Modern, Post-War, Contemporary Art

Live Virtual Auction, 7 - 8 November 2021

Evening Sale

Sold for

ZAR 8 648 800
Lot 175
  • Alexis Preller; Adam and Eve
  • Alexis Preller; Adam and Eve
  • Alexis Preller; Adam and Eve
  • Alexis Preller; Adam and Eve
  • Alexis Preller; Adam and Eve


Lot Estimate
ZAR 7 600 000 - 8 000 000
Selling Price
Incl. Buyer's Premium & VAT
ZAR 8 648 800

About this Item

South African 1911-1975
Adam and Eve

signed and dated '55

oil on canvas
102 by 76,5cm excluding frame; 107,5 by 82 by 5,5cm including frame

Notes

Alexis Preller’s Adam and Eve is one of the artist’s mid-career masterpieces. Monumental and lyrical, rich and gorgeously coloured, timeless yet jaw-droppingly unique, symbolically loaded and joyously intricate, the painting is a beautiful snapshot from Preller’s very personal vision of Africa. Executed in 1955, shortly after completing his first major mural scheme, All Africa, for the former offices of the Receiver of Revenue in Johannesburg, the painting was first exhibited at the Lidchi Gallery in March 1956 with other seminal works such as Hieratic Women (1955), Primavera (1955) and Woman with a Lyre (1956). While Preller’s imagination had always relied on African source material – think of The Long Shelf (1952) with its small Benin bronzes, ebony Masai head, and Barotse ceramic birds and figural vessel – the appearance and very direct representation in this work of a carved Dogon sculpture comes as some surprise. The seated couple, however, are never presented as an exotic accessory or curio that might crop up in a still life composition, but are rather reimagined as part of an Africanised creation myth.

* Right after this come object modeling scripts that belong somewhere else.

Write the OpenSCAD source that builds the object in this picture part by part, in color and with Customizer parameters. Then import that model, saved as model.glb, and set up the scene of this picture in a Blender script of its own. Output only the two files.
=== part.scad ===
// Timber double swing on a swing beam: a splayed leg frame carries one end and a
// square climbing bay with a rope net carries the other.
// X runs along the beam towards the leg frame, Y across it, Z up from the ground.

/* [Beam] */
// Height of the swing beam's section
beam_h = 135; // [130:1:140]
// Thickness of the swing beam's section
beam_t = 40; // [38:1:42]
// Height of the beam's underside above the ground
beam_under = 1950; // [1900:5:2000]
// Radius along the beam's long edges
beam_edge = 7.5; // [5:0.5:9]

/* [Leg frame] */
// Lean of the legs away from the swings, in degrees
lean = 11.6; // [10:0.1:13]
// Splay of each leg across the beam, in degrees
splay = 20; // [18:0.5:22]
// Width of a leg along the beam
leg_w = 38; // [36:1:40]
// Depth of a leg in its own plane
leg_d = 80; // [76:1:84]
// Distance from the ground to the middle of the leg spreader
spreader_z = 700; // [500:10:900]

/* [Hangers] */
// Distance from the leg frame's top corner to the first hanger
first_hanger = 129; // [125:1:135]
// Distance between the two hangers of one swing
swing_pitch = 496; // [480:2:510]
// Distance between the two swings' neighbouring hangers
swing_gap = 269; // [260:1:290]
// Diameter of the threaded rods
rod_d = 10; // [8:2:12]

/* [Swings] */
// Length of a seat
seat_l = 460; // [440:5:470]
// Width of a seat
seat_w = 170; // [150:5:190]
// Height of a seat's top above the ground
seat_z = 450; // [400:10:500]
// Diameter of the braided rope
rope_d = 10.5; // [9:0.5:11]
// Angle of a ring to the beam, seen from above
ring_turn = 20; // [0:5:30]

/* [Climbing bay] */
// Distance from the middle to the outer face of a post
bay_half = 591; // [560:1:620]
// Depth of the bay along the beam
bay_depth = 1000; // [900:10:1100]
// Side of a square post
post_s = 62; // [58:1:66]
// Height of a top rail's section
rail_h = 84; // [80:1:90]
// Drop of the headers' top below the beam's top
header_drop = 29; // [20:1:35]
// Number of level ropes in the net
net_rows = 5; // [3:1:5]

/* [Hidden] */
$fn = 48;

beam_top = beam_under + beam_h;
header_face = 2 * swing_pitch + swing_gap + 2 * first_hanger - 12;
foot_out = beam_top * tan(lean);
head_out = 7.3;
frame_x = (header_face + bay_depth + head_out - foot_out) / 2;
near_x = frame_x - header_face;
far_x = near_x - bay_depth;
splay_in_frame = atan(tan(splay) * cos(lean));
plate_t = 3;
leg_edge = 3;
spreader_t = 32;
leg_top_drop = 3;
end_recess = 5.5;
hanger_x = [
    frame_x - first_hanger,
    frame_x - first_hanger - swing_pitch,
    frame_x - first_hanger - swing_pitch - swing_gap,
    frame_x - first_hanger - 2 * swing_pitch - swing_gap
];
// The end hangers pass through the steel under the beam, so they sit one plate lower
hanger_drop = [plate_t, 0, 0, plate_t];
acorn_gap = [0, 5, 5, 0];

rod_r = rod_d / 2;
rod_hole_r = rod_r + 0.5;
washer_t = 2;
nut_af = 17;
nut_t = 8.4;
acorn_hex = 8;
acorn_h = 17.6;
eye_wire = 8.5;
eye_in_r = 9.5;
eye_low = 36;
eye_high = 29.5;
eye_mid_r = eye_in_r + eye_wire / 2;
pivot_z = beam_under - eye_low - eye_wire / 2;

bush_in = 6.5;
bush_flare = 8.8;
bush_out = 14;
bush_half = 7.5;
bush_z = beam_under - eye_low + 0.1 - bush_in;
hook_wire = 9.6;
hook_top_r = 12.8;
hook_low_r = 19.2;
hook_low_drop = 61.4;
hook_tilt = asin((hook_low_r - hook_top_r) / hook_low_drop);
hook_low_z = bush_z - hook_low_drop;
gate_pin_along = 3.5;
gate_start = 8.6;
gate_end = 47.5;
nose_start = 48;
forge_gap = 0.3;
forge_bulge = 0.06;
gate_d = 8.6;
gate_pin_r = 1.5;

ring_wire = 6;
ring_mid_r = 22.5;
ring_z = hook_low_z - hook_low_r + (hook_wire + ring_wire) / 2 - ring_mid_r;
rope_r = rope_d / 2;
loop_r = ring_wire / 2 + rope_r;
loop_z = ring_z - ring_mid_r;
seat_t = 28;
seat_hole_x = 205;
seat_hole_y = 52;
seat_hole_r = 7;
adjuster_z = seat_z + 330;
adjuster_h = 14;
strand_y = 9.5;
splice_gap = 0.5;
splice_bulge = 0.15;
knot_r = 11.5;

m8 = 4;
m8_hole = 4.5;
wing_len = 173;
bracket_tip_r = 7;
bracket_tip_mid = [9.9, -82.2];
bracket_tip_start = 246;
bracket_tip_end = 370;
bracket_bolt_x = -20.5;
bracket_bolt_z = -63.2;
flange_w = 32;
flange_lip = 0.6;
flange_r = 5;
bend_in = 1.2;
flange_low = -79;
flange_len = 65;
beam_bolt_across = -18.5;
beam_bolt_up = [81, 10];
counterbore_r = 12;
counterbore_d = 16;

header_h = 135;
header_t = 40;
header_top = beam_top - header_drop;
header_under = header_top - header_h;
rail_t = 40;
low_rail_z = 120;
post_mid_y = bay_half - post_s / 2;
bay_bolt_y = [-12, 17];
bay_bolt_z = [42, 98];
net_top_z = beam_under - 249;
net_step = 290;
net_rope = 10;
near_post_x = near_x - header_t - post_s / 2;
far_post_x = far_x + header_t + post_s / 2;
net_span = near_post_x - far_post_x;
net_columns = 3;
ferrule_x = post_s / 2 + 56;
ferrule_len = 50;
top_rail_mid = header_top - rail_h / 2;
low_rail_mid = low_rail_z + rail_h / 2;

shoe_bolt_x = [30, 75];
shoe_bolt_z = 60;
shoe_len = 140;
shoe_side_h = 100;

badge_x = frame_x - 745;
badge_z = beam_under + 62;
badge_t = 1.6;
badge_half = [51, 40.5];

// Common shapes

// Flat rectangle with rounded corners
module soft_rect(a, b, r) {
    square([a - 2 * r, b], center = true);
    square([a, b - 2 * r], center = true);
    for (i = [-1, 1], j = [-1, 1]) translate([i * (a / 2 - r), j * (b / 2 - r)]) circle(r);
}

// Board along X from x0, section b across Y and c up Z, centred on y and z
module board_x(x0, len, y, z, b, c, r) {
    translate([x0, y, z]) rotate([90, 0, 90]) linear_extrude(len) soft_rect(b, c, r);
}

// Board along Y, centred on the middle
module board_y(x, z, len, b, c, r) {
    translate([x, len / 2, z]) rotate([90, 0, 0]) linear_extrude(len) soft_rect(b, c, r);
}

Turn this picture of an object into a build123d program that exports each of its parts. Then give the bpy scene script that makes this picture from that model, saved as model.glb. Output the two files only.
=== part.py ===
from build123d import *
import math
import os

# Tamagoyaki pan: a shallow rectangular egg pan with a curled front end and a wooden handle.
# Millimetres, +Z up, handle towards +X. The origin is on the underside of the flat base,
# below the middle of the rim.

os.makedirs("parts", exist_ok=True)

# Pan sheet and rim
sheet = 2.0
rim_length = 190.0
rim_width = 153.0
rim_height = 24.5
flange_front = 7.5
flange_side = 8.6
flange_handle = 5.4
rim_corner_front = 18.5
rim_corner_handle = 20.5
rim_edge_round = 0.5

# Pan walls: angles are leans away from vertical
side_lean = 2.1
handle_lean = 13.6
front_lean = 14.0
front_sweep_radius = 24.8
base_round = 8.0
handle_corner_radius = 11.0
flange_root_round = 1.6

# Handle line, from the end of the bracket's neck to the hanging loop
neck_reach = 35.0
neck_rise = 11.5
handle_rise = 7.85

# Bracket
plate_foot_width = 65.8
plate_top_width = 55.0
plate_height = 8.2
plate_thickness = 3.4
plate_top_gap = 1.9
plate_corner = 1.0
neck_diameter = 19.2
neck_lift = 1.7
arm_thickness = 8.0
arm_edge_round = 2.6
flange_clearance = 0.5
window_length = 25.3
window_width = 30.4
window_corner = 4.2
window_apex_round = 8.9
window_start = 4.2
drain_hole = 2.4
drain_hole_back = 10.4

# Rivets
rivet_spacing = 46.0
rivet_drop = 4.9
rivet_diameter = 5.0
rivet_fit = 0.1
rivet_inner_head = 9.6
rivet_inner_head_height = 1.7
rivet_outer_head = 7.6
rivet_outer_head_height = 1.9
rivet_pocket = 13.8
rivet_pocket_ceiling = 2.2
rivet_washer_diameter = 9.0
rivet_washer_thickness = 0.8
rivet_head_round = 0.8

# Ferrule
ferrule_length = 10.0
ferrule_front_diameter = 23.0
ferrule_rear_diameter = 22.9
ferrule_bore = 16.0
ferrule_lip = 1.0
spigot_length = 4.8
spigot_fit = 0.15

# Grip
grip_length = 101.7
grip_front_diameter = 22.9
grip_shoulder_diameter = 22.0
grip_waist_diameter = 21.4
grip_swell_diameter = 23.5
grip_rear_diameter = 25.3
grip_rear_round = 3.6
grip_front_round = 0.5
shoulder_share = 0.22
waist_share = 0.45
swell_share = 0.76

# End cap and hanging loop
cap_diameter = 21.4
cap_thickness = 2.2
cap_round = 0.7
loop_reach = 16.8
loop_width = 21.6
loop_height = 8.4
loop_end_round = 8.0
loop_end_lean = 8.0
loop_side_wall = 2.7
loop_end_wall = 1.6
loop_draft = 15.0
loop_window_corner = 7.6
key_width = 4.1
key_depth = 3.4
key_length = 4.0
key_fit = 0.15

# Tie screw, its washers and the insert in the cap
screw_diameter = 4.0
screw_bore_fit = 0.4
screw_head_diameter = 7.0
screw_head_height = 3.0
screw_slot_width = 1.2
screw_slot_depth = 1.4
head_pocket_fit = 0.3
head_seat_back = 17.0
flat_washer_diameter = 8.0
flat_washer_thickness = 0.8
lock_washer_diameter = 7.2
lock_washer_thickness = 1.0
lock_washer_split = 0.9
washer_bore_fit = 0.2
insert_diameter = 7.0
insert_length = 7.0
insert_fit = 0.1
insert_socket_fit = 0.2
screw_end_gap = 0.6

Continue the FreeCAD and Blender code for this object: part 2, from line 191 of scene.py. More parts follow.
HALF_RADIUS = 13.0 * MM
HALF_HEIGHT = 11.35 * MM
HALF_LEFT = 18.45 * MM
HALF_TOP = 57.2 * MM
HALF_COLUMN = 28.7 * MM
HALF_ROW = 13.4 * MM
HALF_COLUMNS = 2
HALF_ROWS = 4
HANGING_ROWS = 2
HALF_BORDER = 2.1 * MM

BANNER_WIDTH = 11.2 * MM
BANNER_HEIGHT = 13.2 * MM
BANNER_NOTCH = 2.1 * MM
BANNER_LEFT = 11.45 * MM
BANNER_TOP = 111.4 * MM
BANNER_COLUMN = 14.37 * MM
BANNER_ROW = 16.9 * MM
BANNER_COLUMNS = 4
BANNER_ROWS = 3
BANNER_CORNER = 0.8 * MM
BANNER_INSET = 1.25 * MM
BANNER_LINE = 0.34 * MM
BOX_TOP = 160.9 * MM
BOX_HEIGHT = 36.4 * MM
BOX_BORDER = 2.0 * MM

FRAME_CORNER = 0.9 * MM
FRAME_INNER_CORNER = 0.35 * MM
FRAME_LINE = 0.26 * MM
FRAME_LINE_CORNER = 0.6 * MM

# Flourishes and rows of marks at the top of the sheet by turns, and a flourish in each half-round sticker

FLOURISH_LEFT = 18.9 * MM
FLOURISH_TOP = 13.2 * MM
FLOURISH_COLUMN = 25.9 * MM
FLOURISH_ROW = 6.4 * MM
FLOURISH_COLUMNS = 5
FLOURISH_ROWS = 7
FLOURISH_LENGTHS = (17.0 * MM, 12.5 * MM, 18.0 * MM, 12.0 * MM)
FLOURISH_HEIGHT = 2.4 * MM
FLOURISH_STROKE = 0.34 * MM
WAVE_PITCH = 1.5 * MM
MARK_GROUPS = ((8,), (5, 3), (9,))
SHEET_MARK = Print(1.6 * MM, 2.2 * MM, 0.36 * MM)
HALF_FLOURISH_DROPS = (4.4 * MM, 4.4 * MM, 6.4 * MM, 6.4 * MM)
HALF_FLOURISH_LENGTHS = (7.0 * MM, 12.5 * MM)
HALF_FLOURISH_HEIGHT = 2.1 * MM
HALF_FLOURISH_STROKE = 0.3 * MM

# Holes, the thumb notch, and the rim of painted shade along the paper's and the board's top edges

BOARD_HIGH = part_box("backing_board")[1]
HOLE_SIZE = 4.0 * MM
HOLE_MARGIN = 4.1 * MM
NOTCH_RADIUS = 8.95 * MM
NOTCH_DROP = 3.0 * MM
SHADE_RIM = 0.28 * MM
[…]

Inspiration had certainly come in the form of photographs published in the Bollingen Foundation’s book African Folktales and Sculpture (1952), which had formed part of the artist’s research for All Africa. Front, profile and rear views of the carving had caught his eye, but he settled on the latter only for Adam and Eve. If the inclusion of the Dogon sculpture is unexpected, other elements of the painting are more familiar, pulled from the artist’s ingenious visual vocabulary. The masklike emblematic sun above, and the colourful concentric discs below, recall All Africa’s central panel, while the conical form on the right of the composition, like an East African conus shell or a ruined tower at Great Zimbabwe, can be traced back through pictures like Three Figures (1953), The Last of the Mapoggas (1954) and Hieratic Women (1955). Preller’s Garden of Eden is stripped back to bare symbol: leaves and petals hang in the air; the landscape is reduced to a low, decorated mound; and the Tree of Life is suspended in a blue-white sky, revealing the serpent, in the form of a stylised and camouflaged lizard, clinging to the smooth bark.

‘The work has been meticulously crafted. The colouring is subtle, the forms are crystal clear, the space luminous and bounded only by the decorative margins of the format. In all, a wondrously paradoxical blend of African and Quattrocento and subjective inspiration.’
Karel Nel

Exhibited

Lidchi Gallery, Johannesburg, Alexis Preller, 13 to 24 March 1956.

Pretoria Art Museum, Alexis Preller, Pretoria, 24 October to 26 November 1972.

Standard Bank Gallery, Johannesburg, Alexis Preller: Africa, the Sun and Shadows, 13 October to 5 December 2009.

Literature

Esmé Berman and Karel Nel (2009) Africa, the Sun and Shadows and Collected Images, Johannesburg: Shelf, illustrated in volume II on pages 130 and 131.